» EXERCISE DETAILS
Find each line that has the string "record" and give the total, with nothing else.

CAD and scene scripts:
+ + + + +
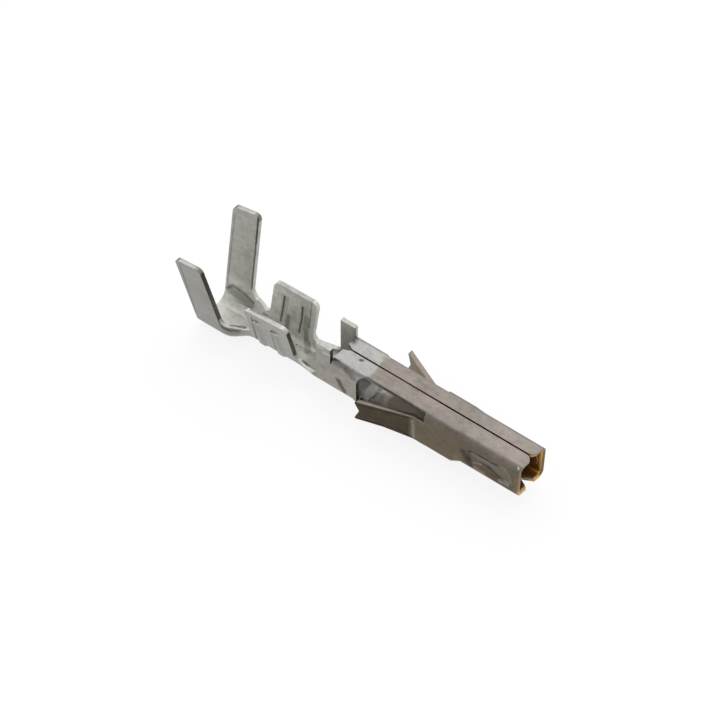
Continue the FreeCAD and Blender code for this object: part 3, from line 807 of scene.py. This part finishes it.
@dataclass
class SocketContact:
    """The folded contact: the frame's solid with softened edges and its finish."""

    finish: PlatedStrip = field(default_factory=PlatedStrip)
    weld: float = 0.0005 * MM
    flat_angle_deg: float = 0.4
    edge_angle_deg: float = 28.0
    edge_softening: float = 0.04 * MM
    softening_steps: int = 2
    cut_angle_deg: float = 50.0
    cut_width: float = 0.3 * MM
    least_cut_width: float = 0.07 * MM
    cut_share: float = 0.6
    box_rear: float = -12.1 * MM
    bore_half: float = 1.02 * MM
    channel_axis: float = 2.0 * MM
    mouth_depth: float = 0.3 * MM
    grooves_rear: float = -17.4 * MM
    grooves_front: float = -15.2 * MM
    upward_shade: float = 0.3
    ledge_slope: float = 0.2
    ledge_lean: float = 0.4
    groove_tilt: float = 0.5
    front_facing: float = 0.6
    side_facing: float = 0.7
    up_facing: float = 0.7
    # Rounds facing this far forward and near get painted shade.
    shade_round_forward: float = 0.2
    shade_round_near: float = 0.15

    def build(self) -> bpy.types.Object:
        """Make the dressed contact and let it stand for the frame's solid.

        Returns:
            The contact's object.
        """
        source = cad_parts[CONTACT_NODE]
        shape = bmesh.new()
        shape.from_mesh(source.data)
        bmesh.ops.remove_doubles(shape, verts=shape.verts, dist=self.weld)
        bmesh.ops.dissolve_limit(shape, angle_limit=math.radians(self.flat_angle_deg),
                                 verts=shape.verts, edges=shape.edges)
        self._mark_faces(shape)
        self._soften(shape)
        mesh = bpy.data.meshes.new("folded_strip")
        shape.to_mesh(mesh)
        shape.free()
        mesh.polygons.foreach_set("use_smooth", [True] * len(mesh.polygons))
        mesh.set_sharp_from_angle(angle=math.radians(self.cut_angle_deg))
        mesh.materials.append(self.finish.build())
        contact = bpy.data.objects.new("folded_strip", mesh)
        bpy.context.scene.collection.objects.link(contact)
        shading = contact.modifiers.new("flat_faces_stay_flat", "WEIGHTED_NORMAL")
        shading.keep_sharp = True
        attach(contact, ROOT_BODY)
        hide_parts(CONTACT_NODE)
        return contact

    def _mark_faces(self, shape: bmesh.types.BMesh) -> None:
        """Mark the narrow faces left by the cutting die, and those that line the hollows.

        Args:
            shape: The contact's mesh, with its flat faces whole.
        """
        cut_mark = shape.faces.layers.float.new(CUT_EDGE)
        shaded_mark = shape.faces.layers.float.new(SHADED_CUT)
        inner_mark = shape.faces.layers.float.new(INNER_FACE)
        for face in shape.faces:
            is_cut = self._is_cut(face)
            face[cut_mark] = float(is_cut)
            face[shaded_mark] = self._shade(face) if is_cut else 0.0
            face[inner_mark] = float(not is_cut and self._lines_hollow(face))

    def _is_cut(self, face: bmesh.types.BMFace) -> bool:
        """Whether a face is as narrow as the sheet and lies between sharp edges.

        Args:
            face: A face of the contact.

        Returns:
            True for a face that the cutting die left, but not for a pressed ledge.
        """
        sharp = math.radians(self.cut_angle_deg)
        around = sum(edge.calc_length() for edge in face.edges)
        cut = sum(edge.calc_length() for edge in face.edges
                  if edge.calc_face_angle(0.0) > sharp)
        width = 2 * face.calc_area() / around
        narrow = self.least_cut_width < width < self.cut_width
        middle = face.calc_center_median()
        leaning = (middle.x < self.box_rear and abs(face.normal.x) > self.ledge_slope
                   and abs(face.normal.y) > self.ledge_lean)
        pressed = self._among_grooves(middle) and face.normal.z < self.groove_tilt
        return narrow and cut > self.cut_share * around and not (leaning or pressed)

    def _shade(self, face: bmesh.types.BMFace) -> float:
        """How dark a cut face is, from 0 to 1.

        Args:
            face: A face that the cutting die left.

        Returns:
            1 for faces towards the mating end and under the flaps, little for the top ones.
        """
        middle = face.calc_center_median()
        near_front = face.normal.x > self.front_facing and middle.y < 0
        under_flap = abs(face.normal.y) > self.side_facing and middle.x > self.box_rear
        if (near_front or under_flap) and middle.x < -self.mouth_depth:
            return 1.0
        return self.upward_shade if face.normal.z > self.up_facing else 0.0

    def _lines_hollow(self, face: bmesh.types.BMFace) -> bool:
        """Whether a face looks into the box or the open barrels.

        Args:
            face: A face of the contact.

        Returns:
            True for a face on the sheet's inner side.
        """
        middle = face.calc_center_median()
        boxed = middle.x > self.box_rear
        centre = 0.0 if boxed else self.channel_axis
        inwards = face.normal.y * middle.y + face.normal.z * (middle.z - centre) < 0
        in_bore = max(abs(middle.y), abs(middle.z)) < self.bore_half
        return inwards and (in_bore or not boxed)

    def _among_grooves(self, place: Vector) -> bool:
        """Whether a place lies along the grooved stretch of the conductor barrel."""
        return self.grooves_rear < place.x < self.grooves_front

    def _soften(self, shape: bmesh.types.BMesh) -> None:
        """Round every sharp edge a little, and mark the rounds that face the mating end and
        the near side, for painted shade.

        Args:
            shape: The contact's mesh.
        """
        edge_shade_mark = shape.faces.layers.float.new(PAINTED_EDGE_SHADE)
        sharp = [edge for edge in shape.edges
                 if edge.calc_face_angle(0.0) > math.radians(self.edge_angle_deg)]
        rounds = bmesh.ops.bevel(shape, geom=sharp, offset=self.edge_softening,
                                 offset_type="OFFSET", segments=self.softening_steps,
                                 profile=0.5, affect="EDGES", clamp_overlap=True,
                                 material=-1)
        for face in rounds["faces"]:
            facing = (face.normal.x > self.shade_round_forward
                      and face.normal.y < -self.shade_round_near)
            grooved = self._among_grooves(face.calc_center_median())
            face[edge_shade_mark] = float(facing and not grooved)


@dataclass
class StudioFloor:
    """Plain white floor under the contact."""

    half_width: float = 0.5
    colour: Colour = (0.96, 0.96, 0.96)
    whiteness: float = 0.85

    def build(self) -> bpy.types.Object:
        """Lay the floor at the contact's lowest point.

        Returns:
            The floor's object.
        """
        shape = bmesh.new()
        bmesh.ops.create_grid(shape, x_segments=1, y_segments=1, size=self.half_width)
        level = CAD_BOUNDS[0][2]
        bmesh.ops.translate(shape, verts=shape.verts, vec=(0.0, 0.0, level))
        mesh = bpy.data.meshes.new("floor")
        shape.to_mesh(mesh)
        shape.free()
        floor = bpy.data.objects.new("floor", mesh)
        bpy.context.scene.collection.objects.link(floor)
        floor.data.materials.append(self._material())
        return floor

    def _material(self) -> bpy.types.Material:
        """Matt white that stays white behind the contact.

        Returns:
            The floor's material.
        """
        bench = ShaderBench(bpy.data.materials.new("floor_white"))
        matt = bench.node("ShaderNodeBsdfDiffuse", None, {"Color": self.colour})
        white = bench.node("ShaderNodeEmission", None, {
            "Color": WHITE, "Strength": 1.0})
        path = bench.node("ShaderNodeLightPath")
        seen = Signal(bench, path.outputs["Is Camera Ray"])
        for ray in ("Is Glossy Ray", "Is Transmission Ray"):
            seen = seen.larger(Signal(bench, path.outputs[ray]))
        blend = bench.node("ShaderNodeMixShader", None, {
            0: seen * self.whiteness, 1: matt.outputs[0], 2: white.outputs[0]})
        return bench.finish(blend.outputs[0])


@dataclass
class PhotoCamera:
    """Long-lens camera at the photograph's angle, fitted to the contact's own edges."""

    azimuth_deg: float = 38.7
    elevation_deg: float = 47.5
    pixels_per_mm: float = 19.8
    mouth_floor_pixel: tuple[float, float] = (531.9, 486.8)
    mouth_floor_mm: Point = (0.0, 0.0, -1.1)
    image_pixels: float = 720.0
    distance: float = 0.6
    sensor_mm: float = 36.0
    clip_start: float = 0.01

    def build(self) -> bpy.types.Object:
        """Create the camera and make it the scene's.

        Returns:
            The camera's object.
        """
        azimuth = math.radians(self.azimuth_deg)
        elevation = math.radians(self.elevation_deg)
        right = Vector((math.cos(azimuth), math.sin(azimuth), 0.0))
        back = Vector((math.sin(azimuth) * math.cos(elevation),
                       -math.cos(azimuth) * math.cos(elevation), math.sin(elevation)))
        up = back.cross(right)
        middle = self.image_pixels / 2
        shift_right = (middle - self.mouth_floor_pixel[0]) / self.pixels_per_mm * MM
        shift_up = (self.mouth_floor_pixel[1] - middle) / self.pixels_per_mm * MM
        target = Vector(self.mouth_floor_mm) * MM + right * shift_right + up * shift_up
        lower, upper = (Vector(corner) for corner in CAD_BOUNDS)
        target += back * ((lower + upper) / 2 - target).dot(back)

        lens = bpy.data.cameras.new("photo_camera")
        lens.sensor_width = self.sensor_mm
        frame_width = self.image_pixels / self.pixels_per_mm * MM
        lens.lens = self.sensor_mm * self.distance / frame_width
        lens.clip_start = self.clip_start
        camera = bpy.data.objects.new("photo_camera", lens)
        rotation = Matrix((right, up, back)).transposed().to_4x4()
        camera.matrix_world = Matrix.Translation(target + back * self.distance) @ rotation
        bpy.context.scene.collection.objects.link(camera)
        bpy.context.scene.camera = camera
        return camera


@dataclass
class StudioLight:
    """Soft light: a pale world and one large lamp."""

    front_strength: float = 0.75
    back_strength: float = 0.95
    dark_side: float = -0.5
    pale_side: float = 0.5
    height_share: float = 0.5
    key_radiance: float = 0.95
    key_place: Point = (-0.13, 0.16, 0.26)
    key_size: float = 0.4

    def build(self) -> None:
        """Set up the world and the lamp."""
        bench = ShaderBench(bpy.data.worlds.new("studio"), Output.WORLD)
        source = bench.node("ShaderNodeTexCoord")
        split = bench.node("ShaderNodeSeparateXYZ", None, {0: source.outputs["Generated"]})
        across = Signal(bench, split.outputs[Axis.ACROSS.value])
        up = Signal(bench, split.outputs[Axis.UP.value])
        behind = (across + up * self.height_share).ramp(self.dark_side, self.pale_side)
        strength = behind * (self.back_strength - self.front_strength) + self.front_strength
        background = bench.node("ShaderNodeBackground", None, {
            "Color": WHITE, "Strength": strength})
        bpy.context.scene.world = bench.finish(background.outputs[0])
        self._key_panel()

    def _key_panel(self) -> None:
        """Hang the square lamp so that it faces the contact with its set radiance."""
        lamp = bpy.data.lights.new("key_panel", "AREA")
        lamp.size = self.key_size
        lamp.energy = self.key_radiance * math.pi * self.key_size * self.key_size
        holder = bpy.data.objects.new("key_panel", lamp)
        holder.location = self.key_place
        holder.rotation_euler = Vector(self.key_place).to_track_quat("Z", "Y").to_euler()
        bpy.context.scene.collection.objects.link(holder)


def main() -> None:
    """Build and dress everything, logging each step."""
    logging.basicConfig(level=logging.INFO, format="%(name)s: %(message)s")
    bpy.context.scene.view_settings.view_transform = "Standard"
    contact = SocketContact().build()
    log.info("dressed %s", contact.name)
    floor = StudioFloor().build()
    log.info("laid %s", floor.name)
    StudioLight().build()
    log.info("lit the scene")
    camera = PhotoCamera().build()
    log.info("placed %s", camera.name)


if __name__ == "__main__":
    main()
+ + + + +
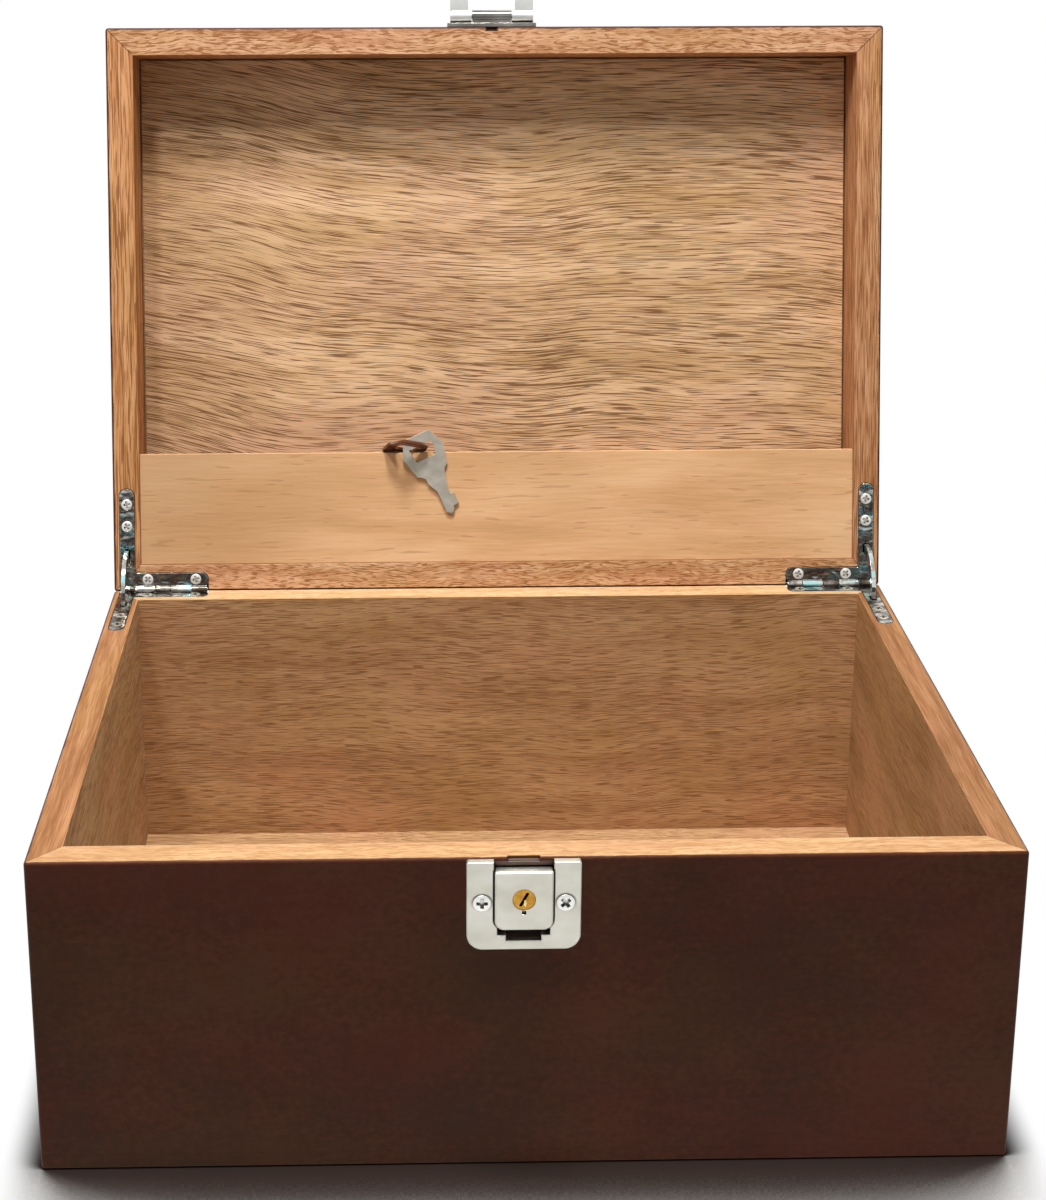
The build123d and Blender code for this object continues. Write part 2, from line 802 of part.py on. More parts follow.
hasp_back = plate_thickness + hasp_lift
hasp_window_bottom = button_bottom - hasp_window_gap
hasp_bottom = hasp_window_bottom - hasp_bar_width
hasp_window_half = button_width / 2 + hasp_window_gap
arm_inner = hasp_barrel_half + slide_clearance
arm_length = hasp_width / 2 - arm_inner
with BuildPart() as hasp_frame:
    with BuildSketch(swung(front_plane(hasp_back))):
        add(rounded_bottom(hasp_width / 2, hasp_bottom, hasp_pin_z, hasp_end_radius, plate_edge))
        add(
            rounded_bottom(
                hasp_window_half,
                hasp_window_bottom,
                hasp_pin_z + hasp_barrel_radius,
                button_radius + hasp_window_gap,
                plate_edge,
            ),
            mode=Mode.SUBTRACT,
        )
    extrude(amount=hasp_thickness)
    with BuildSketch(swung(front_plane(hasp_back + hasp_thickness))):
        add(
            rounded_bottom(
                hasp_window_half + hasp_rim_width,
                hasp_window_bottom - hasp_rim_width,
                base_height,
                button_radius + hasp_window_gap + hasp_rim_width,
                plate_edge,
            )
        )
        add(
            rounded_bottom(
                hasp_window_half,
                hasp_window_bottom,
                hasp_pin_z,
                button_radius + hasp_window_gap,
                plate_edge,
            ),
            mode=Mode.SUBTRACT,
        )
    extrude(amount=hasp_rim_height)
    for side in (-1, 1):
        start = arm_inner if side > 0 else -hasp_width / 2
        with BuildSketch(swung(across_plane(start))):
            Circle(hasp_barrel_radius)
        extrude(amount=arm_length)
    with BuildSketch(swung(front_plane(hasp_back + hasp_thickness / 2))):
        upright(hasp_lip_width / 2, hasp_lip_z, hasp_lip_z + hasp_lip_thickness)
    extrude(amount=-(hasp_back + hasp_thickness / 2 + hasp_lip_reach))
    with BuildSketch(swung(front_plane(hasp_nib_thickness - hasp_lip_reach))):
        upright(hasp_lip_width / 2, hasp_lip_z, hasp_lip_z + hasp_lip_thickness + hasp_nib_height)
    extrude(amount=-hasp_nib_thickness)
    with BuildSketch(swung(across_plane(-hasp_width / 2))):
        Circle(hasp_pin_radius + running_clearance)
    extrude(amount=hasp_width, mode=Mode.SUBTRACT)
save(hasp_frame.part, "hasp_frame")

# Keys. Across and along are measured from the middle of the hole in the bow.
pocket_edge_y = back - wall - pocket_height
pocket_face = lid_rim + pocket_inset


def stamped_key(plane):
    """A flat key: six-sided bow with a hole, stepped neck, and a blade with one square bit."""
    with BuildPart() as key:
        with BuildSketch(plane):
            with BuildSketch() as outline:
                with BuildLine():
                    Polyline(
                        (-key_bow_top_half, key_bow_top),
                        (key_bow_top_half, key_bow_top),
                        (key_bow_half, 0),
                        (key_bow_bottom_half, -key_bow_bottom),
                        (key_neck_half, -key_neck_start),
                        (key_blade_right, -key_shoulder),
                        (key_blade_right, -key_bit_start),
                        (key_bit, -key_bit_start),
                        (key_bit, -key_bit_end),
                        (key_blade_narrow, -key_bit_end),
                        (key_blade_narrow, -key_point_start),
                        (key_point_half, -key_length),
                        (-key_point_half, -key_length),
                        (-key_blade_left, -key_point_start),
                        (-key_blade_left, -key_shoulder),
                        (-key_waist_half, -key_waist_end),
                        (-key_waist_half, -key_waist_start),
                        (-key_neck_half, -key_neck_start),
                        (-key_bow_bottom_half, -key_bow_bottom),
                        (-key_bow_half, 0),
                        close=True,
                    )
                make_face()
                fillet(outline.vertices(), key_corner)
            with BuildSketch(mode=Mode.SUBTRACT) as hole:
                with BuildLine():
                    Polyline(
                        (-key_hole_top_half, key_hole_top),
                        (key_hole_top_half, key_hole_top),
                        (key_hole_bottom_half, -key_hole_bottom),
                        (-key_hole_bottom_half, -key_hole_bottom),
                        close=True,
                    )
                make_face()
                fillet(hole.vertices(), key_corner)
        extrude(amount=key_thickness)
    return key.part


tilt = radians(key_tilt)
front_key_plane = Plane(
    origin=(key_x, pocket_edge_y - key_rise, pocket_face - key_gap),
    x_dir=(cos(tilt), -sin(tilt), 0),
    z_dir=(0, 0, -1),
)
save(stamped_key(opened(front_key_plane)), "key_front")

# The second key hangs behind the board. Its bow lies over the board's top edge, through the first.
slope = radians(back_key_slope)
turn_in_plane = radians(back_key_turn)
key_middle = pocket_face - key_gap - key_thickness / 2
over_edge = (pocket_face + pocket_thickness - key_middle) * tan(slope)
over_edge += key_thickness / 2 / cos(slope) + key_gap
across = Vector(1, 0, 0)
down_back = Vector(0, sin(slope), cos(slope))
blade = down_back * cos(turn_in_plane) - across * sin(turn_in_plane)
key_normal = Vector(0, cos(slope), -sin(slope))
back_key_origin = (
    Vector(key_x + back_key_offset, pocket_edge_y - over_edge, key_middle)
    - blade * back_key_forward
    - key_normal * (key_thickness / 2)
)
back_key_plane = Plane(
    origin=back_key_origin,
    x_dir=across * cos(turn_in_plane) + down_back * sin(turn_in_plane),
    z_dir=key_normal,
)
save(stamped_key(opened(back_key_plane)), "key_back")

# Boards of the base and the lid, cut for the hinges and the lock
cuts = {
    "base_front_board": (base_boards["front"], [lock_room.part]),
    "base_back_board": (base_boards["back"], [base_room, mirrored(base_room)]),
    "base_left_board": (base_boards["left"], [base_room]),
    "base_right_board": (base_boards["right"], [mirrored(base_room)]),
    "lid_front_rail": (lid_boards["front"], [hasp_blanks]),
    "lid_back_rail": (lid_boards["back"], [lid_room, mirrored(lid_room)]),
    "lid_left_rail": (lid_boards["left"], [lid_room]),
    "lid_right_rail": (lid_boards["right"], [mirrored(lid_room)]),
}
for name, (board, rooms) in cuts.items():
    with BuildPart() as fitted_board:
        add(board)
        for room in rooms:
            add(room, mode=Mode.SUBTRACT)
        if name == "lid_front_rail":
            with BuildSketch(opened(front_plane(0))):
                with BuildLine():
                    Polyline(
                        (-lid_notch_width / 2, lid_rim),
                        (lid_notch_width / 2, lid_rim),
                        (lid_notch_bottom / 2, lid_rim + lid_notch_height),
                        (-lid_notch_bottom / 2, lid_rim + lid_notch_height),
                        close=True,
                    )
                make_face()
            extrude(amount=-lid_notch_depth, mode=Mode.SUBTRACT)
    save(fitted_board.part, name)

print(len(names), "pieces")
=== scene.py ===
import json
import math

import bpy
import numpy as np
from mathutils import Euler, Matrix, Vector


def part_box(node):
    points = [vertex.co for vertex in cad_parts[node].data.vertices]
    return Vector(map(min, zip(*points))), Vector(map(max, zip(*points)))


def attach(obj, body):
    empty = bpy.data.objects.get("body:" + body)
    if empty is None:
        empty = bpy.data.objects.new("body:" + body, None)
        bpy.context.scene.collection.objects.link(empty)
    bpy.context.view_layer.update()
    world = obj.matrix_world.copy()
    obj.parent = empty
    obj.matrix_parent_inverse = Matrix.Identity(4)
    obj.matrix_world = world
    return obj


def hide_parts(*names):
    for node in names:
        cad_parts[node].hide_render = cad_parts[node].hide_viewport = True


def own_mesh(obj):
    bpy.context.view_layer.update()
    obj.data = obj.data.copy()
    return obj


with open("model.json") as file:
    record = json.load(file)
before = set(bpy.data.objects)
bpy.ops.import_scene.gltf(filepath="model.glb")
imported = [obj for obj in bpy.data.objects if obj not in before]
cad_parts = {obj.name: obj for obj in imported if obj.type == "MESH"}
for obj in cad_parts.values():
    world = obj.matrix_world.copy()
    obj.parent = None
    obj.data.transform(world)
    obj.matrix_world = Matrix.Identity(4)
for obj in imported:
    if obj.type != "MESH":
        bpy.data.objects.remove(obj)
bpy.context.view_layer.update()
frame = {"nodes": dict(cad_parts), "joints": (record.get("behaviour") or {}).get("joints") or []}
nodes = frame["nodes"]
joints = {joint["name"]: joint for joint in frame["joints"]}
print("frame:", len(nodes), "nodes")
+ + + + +
» FULL OUTPUT
2